Apesar de se basear na sua maioria em rostos reais, o seu trabalho não tem que necessariamente ser 100% fiel à realidade, nota o italiano, embora tente que o seja tanto quanto possível. “Nós [graffiters] não precisamos [que o nosso trabalho seja uma reprodução exacta da realidade]. Tens a fotografia que representa melhor que a pintura. Com a pintura é uma experiência”. Experiência que passa pela interpretação do artista. “Tenta-se perceber o que se vê à nossa volta. E fazemos alguma coisa com o que vemos”.

Jorit Agoch considera também que não vale a pena reproduzir a realidade porque ela é “diferente entre nós”, mas que mesmo assim podemos percebê-la melhor. “Quando começo a pintar caras mais realistas, começo a ver todos os detalhes. Começo a ver as caras de uma maneira diferente”, revela o graffiter, que na sua conta no Instagram costuma discriminar partes das caras que pinta e publicá-las. O artista diz que normalmente é ele que pede às pessoas para participarem nos seus trabalhos. E os participantes, por sua vez, enchem Jorit de perguntas.

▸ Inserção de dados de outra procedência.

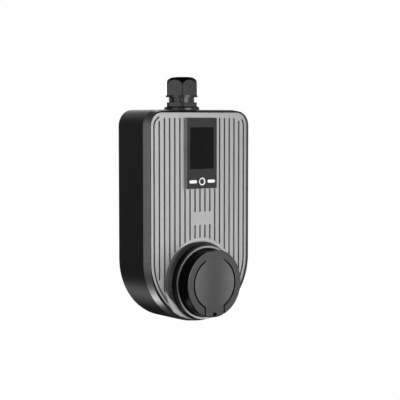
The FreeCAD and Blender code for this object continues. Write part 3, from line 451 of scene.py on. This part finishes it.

Jorit Agoch é de Nápoles, cidade “problemática” onde “cresceu a ver montes de graffiti”, e conta que começou a graffitar como forma de se “expressar”. “Em muitos aspectos, [Nápoles] é problemática. Criminalidade, pessoas a viver nas ruas…”.

O artista não revela se alguma vez teve problemas com a lei, mas diz que os EUA são o local mais difícil para trabalhar: “A polícia e a lei são muito rígidas. Mas se encontrares um sítio para pintares e eles te derem autorização, podes fazê-lo com facilidade”.

Jorit diz que África foi o sítio onde mais gostou de trabalhar, porque lhe “abriu a mente” e lhe permitiu “perceber muitas coisas diferentes”. “Se viajares por África, acho que podes perceber muitas belezas diferentes”, afirma. De Portugal, conhece Mr. Dheo e Odeith, que faz trabalhos em 3D, que Jorit, a rir, chama de “loucura”.

O italiano considera que os graffiti são mais do que os tags que enxameiam as cidades, marcas que os graffiters costumam deixar como forma de assinatura. “Quando os graffiti começaram na pré-história, as pessoas costumavam desenhar algo que estava no sentimento humano”, diz. E será que as pessoas já aceitam mais a arte urbana? “Eu não sei… As pessoas começaram a comprar mais depois do aparecimento de artistas como Banksy. Mas não me importo muito com isso. Não comecei com isto para ser aceite pelas pessoas”.